Write out the records below once more, exactly as they stand.

• **THE RECORDS**
***
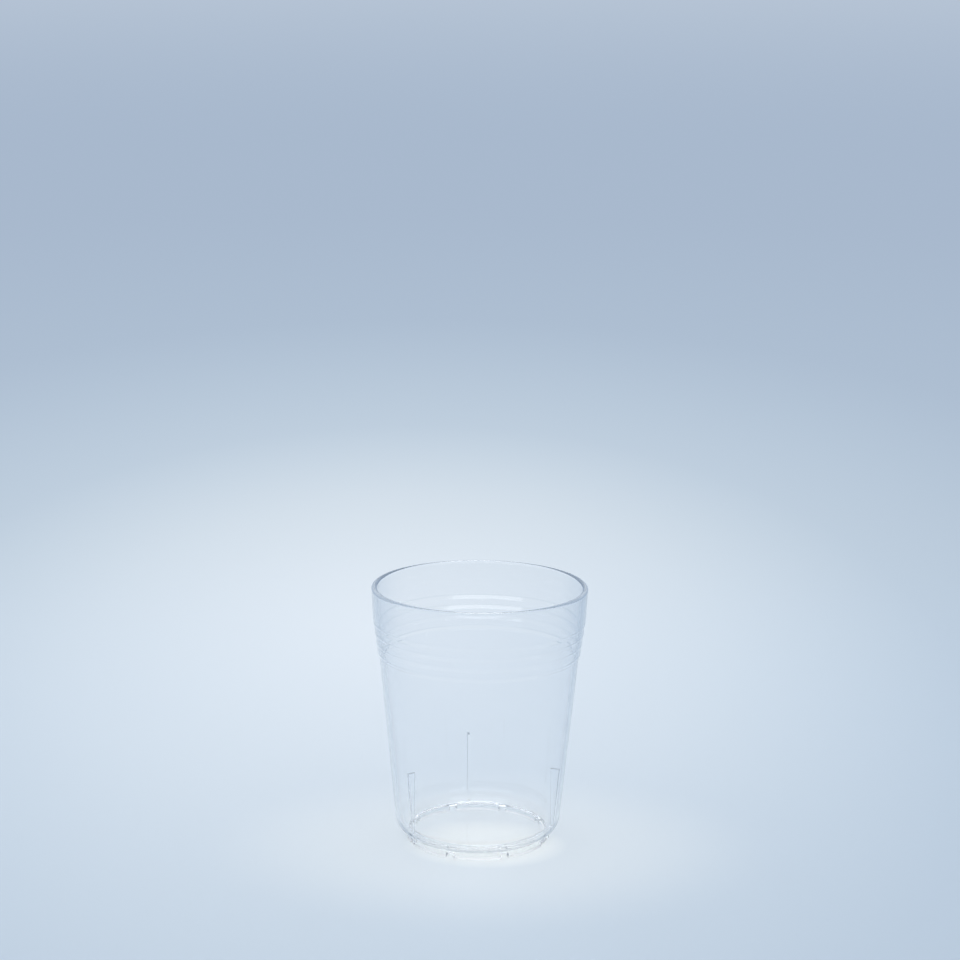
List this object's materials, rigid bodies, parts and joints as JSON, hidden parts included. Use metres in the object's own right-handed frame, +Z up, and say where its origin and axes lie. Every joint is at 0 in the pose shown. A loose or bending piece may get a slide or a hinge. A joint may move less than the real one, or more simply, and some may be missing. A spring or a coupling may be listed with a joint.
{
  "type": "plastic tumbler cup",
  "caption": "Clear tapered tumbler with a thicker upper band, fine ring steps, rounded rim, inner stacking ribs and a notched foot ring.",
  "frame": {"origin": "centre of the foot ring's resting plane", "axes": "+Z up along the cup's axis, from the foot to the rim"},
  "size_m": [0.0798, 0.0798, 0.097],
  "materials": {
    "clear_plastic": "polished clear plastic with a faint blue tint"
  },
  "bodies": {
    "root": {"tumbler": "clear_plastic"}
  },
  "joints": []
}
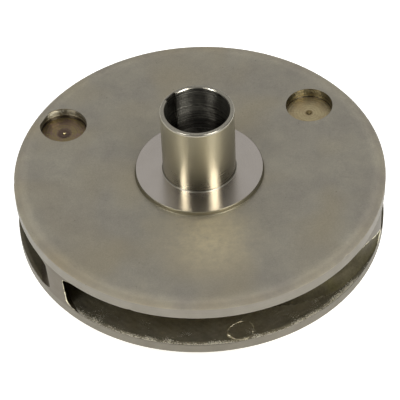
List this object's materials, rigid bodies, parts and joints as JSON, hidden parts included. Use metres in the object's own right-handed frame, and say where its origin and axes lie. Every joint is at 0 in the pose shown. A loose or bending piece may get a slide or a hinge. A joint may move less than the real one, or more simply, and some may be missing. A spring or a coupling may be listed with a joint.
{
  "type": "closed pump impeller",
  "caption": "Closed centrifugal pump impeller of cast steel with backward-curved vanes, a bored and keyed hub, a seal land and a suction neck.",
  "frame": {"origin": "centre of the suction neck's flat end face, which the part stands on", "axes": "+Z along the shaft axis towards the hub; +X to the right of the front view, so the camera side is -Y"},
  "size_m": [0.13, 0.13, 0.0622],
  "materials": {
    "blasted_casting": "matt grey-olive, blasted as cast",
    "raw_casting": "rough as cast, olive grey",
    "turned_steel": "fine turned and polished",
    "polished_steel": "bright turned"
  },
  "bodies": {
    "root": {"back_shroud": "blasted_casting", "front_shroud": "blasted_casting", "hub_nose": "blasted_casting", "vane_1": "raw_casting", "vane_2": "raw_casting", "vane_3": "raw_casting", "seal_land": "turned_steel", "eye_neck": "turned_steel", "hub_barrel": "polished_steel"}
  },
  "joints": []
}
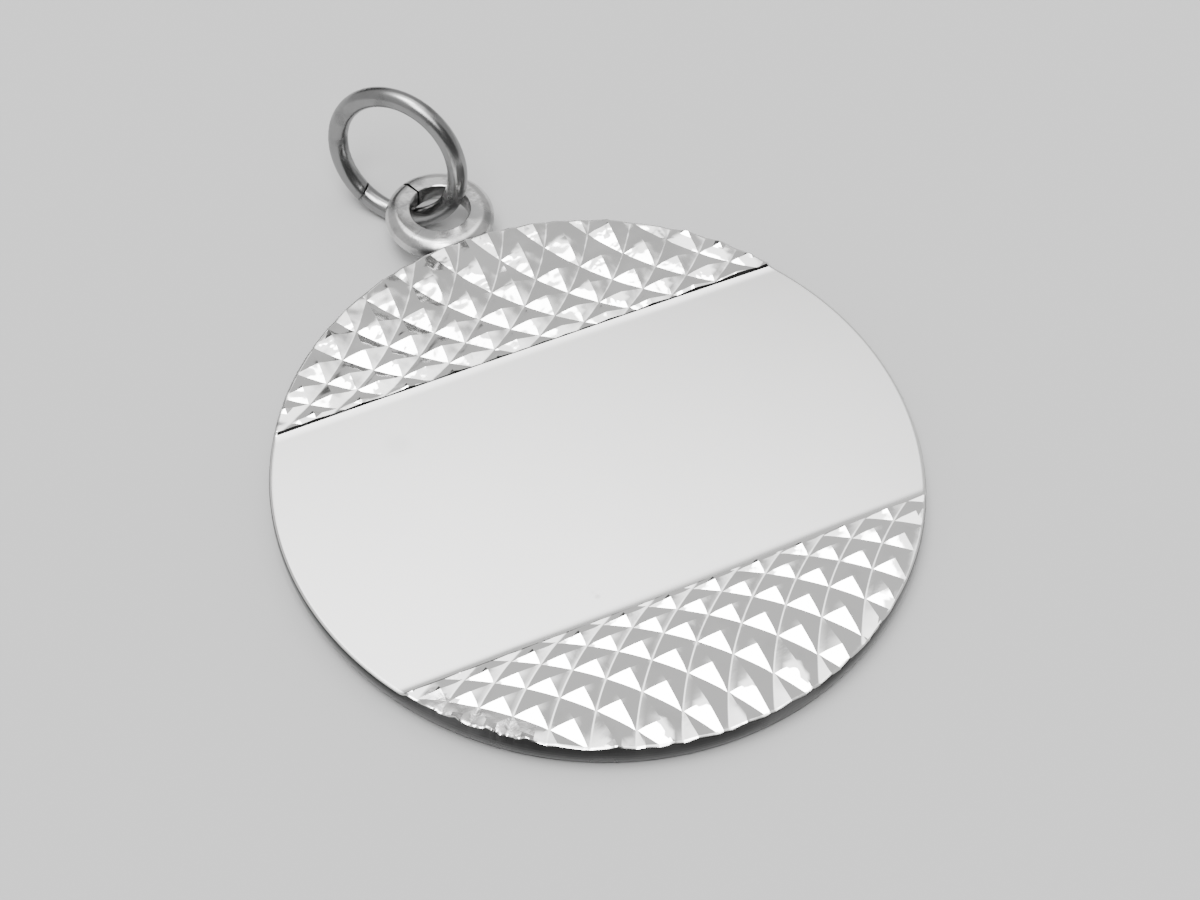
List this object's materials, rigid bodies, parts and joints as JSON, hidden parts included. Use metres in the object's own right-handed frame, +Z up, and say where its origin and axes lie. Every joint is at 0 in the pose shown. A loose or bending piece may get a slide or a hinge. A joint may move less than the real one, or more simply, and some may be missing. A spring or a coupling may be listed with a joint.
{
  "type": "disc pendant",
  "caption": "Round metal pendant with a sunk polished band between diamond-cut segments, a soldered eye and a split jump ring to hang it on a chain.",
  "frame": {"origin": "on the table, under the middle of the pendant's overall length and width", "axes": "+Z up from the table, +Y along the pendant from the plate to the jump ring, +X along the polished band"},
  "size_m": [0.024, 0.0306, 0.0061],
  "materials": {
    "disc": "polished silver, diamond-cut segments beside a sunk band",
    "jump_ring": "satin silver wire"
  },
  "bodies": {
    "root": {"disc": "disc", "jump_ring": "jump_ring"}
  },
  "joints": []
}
***
• **OUTPUT FOR THIS TASK**
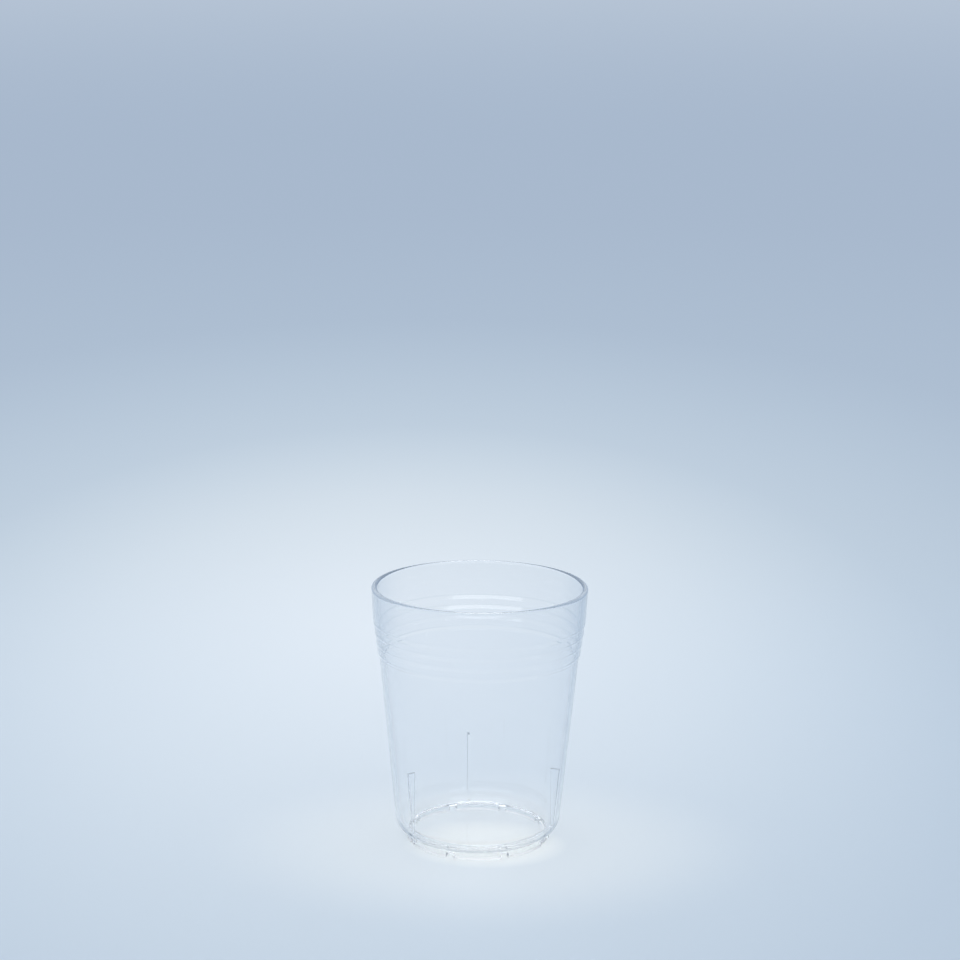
List this object's materials, rigid bodies, parts and joints as JSON, hidden parts included. Use metres in the object's own right-handed frame, +Z up, and say where its origin and axes lie. Every joint is at 0 in the pose shown. A loose or bending piece may get a slide or a hinge. A joint may move less than the real one, or more simply, and some may be missing. A spring or a coupling may be listed with a joint.
{
  "type": "plastic tumbler cup",
  "caption": "Clear tapered tumbler with a thicker upper band, fine ring steps, rounded rim, inner stacking ribs and a notched foot ring.",
  "frame": {"origin": "centre of the foot ring's resting plane", "axes": "+Z up along the cup's axis, from the foot to the rim"},
  "size_m": [0.0798, 0.0798, 0.097],
  "materials": {
    "clear_plastic": "polished clear plastic with a faint blue tint"
  },
  "bodies": {
    "root": {"tumbler": "clear_plastic"}
  },
  "joints": []
}
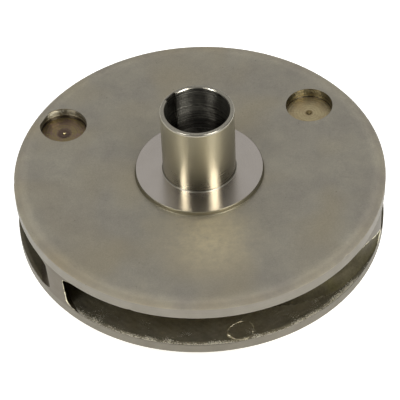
List this object's materials, rigid bodies, parts and joints as JSON, hidden parts included. Use metres in the object's own right-handed frame, and say where its origin and axes lie. Every joint is at 0 in the pose shown. A loose or bending piece may get a slide or a hinge. A joint may move less than the real one, or more simply, and some may be missing. A spring or a coupling may be listed with a joint.
{
  "type": "closed pump impeller",
  "caption": "Closed centrifugal pump impeller of cast steel with backward-curved vanes, a bored and keyed hub, a seal land and a suction neck.",
  "frame": {"origin": "centre of the suction neck's flat end face, which the part stands on", "axes": "+Z along the shaft axis towards the hub; +X to the right of the front view, so the camera side is -Y"},
  "size_m": [0.13, 0.13, 0.0622],
  "materials": {
    "blasted_casting": "matt grey-olive, blasted as cast",
    "raw_casting": "rough as cast, olive grey",
    "turned_steel": "fine turned and polished",
    "polished_steel": "bright turned"
  },
  "bodies": {
    "root": {"back_shroud": "blasted_casting", "front_shroud": "blasted_casting", "hub_nose": "blasted_casting", "vane_1": "raw_casting", "vane_2": "raw_casting", "vane_3": "raw_casting", "seal_land": "turned_steel", "eye_neck": "turned_steel", "hub_barrel": "polished_steel"}
  },
  "joints": []
}
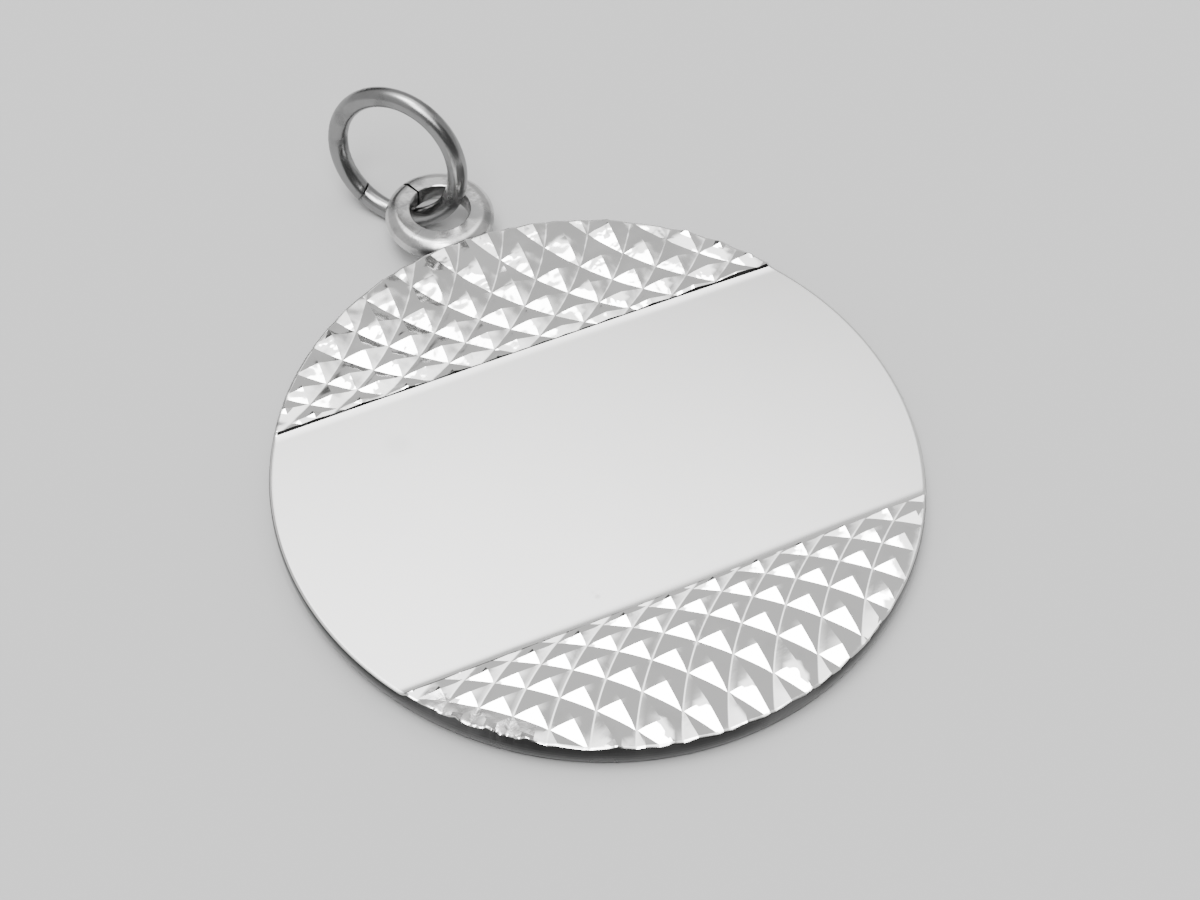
List this object's materials, rigid bodies, parts and joints as JSON, hidden parts included. Use metres in the object's own right-handed frame, +Z up, and say where its origin and axes lie. Every joint is at 0 in the pose shown. A loose or bending piece may get a slide or a hinge. A joint may move less than the real one, or more simply, and some may be missing. A spring or a coupling may be listed with a joint.
{
  "type": "disc pendant",
  "caption": "Round metal pendant with a sunk polished band between diamond-cut segments, a soldered eye and a split jump ring to hang it on a chain.",
  "frame": {"origin": "on the table, under the middle of the pendant's overall length and width", "axes": "+Z up from the table, +Y along the pendant from the plate to the jump ring, +X along the polished band"},
  "size_m": [0.024, 0.0306, 0.0061],
  "materials": {
    "disc": "polished silver, diamond-cut segments beside a sunk band",
    "jump_ring": "satin silver wire"
  },
  "bodies": {
    "root": {"disc": "disc", "jump_ring": "jump_ring"}
  },
  "joints": []
}